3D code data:
↓

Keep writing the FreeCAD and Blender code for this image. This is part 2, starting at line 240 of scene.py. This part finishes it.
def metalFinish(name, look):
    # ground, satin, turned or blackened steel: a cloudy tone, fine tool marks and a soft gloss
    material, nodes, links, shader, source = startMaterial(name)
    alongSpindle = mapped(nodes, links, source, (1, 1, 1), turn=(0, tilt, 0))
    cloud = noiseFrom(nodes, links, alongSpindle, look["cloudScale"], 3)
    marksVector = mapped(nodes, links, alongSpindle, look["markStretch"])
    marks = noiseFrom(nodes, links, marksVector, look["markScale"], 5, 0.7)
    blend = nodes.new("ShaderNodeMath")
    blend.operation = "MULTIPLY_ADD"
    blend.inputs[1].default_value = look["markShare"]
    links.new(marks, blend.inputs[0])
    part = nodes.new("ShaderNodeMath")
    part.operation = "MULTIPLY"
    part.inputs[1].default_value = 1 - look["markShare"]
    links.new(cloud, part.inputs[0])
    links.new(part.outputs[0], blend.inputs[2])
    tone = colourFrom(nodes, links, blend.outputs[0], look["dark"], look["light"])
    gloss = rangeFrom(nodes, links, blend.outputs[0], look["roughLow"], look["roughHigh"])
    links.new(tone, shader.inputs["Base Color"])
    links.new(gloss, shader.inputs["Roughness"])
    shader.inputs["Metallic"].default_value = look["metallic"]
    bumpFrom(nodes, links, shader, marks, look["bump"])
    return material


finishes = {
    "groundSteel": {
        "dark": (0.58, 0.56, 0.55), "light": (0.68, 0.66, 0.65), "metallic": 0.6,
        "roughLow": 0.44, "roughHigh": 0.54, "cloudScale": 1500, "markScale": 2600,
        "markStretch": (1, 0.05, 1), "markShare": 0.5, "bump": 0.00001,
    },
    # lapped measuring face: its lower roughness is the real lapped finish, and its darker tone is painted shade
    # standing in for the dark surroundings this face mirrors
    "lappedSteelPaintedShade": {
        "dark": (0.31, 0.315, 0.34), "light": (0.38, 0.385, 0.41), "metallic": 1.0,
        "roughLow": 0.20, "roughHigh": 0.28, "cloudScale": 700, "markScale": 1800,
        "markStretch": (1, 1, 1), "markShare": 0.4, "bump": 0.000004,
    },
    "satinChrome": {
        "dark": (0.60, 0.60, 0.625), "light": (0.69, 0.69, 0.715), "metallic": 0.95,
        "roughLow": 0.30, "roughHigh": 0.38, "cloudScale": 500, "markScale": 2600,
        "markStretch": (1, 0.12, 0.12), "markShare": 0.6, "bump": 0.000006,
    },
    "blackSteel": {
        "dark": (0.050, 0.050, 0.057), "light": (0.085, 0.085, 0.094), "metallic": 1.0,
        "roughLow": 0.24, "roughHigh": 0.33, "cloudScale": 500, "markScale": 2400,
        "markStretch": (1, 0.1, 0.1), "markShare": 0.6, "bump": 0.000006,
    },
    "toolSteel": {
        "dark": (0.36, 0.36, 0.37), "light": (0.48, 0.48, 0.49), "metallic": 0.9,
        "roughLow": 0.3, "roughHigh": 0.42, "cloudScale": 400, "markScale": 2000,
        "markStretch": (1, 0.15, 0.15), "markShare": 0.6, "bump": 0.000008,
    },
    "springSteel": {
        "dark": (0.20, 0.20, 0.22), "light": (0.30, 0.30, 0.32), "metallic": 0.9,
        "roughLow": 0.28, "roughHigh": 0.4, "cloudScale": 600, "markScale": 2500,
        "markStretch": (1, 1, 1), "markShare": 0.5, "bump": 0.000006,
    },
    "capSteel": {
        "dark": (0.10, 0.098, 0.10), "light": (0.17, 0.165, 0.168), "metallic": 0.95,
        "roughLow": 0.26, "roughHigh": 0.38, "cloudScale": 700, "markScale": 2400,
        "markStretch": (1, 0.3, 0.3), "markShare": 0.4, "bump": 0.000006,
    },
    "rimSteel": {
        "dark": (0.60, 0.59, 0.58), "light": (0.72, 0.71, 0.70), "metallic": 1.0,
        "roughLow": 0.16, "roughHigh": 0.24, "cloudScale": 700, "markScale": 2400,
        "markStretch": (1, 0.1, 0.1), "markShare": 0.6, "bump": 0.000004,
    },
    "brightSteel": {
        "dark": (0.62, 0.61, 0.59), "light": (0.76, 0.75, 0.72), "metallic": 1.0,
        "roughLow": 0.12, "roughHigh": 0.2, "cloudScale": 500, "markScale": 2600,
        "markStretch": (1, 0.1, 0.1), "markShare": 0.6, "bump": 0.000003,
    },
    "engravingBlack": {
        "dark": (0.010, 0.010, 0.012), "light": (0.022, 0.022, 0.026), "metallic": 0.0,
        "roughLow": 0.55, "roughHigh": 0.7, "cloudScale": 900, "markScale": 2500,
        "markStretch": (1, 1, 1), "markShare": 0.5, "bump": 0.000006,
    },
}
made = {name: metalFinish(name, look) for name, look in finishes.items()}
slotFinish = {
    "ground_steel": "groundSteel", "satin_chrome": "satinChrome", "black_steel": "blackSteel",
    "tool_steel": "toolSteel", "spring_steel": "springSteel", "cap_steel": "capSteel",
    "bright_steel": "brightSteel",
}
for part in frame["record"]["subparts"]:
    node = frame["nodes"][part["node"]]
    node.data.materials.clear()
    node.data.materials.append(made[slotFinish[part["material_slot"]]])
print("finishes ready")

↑
↓

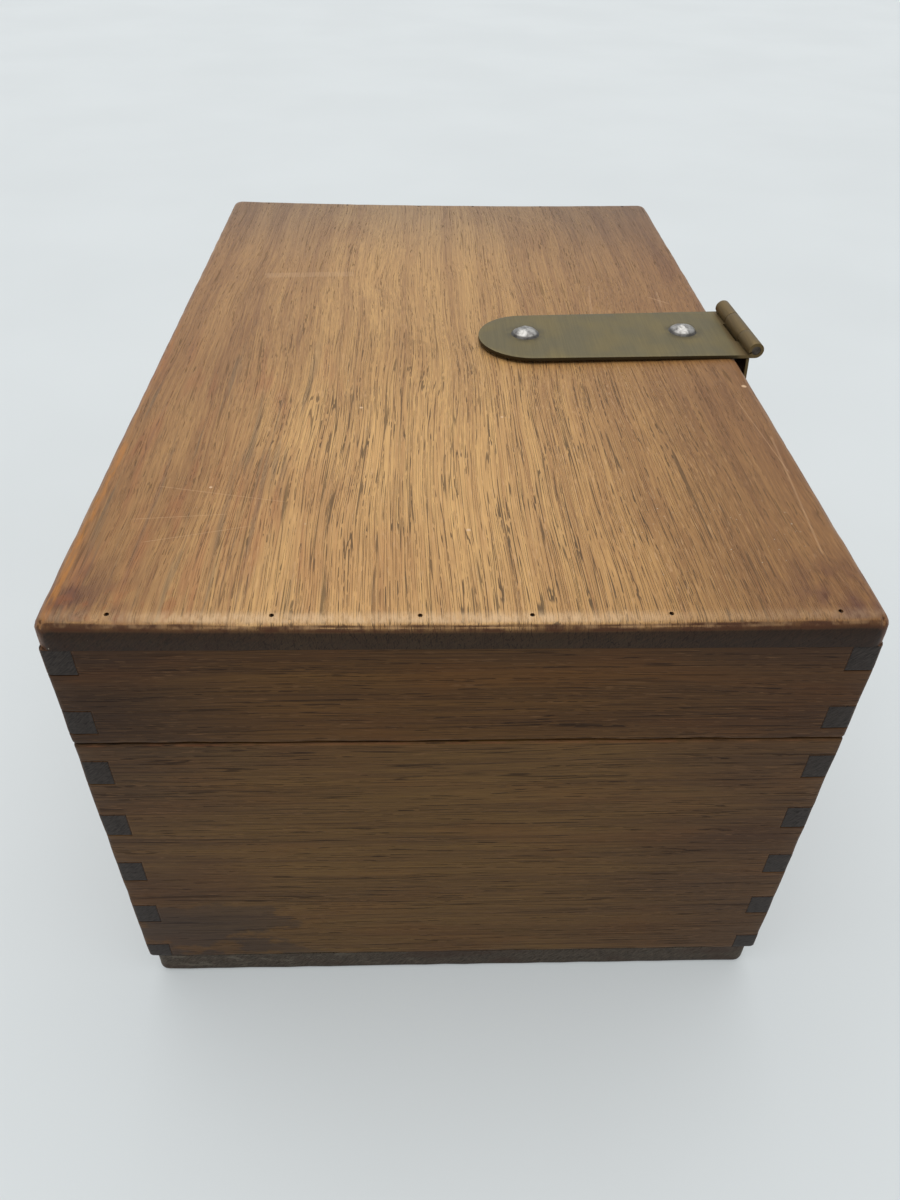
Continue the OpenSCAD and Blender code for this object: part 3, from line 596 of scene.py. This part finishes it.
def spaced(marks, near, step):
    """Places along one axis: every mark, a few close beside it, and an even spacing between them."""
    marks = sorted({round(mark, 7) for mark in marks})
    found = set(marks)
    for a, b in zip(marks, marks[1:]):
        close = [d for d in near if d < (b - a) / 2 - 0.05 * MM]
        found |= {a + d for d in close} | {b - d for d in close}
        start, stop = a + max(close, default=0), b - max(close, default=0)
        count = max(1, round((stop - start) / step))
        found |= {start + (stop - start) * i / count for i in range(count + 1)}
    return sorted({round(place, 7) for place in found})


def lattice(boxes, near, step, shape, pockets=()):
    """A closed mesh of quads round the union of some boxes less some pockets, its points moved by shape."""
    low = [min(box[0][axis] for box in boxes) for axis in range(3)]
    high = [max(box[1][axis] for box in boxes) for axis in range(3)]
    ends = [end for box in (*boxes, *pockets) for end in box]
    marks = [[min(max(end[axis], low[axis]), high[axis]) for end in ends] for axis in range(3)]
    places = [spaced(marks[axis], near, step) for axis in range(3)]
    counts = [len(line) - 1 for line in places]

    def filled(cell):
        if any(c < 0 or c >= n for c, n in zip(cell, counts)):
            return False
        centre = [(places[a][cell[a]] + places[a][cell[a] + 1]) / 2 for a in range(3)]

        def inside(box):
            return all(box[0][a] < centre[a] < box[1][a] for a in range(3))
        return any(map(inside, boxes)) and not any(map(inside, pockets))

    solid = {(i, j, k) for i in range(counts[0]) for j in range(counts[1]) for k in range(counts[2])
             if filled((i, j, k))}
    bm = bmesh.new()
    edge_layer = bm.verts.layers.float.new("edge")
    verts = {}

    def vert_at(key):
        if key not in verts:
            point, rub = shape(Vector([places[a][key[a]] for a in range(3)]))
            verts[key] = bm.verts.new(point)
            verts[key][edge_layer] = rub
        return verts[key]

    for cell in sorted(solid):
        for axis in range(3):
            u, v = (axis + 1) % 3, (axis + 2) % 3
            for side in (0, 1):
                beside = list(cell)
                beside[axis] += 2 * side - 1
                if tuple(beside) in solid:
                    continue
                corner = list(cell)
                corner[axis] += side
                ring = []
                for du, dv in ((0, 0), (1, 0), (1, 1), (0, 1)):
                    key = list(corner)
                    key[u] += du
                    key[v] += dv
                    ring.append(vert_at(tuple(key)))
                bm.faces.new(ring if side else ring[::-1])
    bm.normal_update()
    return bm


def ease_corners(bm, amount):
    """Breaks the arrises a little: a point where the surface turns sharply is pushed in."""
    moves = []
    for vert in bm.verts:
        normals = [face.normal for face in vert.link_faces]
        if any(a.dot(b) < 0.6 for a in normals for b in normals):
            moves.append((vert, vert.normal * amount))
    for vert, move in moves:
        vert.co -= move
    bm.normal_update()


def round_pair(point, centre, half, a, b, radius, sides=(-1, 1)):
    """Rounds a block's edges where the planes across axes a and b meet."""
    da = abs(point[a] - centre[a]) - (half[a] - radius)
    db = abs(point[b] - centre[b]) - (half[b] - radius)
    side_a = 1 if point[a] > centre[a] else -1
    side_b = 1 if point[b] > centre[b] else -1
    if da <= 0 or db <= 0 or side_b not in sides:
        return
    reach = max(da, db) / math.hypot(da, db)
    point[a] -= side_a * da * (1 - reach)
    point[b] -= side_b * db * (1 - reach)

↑

SHORT TASK -> Transcribe nothing but the lines from the line with "Continue the OpenSCAD" through the line with "7) for place", reproducing each exactly.

RESPONSE TO THIS EXERCISE ->
Continue the OpenSCAD and Blender code for this object: part 3, from line 596 of scene.py. This part finishes it.
def spaced(marks, near, step):
    """Places along one axis: every mark, a few close beside it, and an even spacing between them."""
    marks = sorted({round(mark, 7) for mark in marks})
    found = set(marks)
    for a, b in zip(marks, marks[1:]):
        close = [d for d in near if d < (b - a) / 2 - 0.05 * MM]
        found |= {a + d for d in close} | {b - d for d in close}
        start, stop = a + max(close, default=0), b - max(close, default=0)
        count = max(1, round((stop - start) / step))
        found |= {start + (stop - start) * i / count for i in range(count + 1)}
    return sorted({round(place, 7) for place in found})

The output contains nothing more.